[Supplied data]
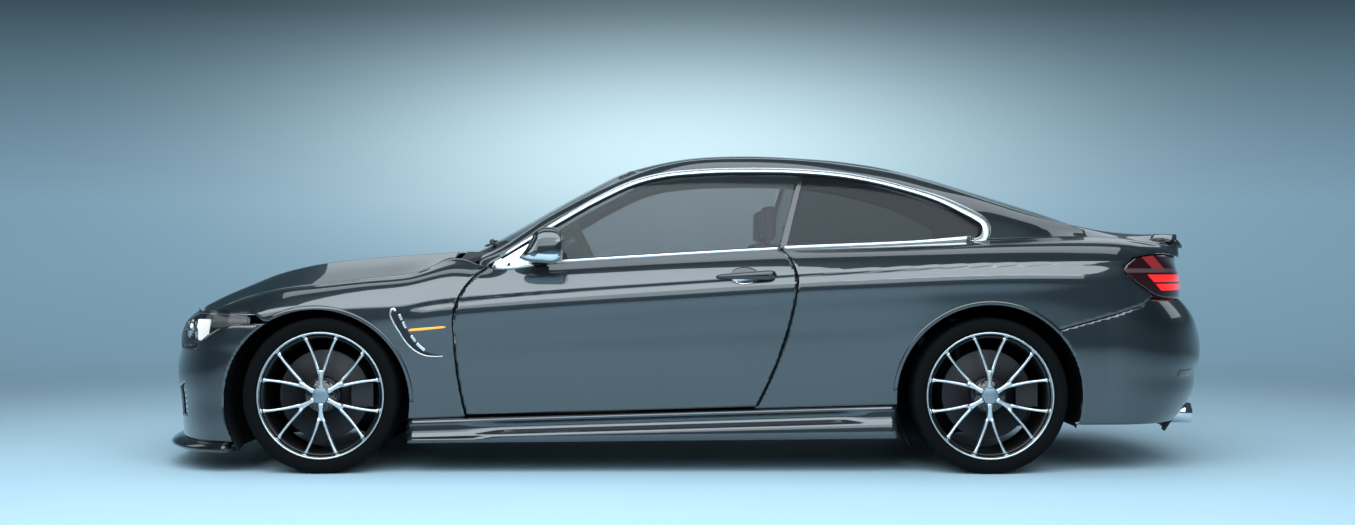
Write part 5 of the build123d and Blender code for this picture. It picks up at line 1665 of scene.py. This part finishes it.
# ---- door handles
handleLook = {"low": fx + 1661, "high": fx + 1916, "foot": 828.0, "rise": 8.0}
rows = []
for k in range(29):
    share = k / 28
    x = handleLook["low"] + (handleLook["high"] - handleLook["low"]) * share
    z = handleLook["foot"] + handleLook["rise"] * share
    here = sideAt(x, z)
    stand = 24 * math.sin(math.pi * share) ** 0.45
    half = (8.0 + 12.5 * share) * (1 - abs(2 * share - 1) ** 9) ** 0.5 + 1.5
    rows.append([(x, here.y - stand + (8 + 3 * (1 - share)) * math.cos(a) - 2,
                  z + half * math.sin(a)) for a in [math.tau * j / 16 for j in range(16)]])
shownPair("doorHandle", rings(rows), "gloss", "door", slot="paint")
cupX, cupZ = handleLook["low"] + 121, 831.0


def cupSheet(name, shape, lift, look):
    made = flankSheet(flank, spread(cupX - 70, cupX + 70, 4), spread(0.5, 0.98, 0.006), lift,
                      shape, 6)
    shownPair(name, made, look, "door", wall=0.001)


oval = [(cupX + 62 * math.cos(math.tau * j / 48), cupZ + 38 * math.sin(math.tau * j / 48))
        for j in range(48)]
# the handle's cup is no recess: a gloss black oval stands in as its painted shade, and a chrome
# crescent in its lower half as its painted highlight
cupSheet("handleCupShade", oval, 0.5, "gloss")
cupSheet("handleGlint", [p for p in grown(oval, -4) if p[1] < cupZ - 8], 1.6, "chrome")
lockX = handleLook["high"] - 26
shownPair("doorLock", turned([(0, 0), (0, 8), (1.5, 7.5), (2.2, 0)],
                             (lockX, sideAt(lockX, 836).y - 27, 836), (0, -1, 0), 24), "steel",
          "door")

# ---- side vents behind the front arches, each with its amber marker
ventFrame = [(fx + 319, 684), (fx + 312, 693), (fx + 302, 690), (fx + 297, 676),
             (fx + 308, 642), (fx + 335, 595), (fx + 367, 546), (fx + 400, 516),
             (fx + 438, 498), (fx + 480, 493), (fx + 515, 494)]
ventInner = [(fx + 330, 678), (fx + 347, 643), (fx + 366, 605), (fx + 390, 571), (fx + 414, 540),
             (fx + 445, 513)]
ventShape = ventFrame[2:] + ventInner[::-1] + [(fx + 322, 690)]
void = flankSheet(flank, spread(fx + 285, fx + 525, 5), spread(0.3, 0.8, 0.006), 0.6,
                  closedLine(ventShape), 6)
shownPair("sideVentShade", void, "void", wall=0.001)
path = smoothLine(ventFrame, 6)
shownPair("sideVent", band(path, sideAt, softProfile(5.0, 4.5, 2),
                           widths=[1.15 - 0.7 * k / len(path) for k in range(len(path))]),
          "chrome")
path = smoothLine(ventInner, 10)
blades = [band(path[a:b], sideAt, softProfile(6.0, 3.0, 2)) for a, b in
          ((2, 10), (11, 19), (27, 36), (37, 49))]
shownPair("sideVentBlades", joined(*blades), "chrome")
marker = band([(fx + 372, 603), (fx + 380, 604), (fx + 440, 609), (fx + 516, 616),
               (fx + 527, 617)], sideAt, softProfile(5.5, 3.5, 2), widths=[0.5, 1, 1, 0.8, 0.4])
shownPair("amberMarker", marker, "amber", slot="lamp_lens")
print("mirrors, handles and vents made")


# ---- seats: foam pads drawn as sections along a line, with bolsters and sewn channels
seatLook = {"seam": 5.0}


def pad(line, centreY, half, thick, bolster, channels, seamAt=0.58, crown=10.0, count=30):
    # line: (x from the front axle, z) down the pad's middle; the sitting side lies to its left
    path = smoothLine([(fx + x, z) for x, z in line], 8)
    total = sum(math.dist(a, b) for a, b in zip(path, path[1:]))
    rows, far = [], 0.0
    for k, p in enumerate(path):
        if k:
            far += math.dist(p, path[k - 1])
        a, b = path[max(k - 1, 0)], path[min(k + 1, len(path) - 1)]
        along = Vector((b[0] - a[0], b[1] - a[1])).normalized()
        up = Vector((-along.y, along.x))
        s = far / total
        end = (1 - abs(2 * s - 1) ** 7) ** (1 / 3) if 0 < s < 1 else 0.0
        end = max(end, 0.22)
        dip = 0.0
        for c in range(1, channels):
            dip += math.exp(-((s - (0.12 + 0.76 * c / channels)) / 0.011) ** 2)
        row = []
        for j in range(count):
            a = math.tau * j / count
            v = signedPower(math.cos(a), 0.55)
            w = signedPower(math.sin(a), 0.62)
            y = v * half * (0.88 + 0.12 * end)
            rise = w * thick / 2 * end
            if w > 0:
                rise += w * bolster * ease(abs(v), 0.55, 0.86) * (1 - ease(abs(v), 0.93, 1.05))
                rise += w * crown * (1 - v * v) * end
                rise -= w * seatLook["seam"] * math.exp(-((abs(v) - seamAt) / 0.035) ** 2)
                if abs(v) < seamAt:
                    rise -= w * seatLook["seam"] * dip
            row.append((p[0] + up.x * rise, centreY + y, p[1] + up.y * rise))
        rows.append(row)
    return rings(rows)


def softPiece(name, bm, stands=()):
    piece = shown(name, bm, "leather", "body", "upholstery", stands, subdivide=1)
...
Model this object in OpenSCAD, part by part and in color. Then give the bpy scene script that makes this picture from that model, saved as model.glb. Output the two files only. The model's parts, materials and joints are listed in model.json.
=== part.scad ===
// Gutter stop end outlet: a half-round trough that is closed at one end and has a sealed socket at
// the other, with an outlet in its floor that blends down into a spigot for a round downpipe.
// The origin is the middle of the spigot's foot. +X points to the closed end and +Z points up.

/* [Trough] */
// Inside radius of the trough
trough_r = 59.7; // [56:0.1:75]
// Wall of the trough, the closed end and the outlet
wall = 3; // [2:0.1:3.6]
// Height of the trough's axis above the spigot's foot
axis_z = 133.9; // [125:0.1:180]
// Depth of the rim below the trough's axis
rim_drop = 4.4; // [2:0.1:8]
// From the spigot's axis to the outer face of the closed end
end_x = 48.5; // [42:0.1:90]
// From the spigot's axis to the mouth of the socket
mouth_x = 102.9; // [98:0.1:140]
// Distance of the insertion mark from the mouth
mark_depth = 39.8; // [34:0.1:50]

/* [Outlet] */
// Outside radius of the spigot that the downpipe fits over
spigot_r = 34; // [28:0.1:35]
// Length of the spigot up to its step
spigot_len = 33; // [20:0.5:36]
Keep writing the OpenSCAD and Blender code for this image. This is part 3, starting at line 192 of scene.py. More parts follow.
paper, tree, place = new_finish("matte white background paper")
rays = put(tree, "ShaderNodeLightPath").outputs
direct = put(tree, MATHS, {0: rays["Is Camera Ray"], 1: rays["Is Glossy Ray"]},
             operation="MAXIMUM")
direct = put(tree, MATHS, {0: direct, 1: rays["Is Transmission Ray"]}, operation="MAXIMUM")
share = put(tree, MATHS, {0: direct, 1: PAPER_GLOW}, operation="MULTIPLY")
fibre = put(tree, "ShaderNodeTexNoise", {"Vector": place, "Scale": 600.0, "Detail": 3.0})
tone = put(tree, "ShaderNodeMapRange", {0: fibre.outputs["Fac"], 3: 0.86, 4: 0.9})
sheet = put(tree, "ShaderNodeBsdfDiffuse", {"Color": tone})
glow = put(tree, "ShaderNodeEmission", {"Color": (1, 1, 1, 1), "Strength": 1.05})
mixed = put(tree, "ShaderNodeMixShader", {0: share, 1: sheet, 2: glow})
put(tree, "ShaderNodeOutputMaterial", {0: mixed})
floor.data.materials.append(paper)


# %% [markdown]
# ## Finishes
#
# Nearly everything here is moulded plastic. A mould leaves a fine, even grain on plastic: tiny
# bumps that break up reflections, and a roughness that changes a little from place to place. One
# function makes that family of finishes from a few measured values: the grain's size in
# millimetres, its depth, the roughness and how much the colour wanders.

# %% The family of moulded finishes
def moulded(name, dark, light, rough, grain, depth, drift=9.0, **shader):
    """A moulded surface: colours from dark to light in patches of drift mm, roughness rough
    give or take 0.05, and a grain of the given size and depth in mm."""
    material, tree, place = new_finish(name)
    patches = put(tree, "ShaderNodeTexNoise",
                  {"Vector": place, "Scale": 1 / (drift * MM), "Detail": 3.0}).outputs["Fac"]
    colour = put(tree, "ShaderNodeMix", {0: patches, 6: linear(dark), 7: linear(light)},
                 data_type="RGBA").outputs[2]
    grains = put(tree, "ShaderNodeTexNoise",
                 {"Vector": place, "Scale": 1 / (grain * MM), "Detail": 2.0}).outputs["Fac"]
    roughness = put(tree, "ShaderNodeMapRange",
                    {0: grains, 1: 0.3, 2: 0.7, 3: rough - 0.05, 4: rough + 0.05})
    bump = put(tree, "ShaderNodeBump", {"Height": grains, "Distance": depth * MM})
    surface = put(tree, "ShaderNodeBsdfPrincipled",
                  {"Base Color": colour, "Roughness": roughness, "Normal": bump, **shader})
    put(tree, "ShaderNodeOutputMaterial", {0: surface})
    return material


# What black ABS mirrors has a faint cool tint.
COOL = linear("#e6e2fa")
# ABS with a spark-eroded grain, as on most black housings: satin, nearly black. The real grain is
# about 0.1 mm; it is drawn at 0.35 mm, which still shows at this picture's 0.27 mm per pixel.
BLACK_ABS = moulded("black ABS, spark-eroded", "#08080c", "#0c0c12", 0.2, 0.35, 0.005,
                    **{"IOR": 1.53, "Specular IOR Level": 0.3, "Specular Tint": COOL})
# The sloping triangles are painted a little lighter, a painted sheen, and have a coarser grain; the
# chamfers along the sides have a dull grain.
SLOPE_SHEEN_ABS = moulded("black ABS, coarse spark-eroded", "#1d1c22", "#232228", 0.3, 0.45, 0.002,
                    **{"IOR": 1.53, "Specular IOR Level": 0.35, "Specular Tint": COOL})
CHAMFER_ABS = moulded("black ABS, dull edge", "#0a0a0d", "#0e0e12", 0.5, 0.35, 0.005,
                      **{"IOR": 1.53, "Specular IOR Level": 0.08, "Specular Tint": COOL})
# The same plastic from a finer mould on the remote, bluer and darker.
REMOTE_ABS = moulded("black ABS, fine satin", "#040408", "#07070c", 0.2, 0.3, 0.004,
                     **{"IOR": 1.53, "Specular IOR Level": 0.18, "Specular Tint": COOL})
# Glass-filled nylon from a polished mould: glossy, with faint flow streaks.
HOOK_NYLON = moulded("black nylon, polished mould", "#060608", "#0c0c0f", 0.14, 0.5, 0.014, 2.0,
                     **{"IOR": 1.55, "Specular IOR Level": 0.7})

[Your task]
Look above for the line containing "Model this object". Output from there through the line containing "and +Z points up.", exactly and inclusively.

[Response]
Model this object in OpenSCAD, part by part and in color. Then give the bpy scene script that makes this picture from that model, saved as model.glb. Output the two files only. The model's parts, materials and joints are listed in model.json.
=== part.scad ===
// Gutter stop end outlet: a half-round trough that is closed at one end and has a sealed socket at
// the other, with an outlet in its floor that blends down into a spigot for a round downpipe.
// The origin is the middle of the spigot's foot. +X points to the closed end and +Z points up.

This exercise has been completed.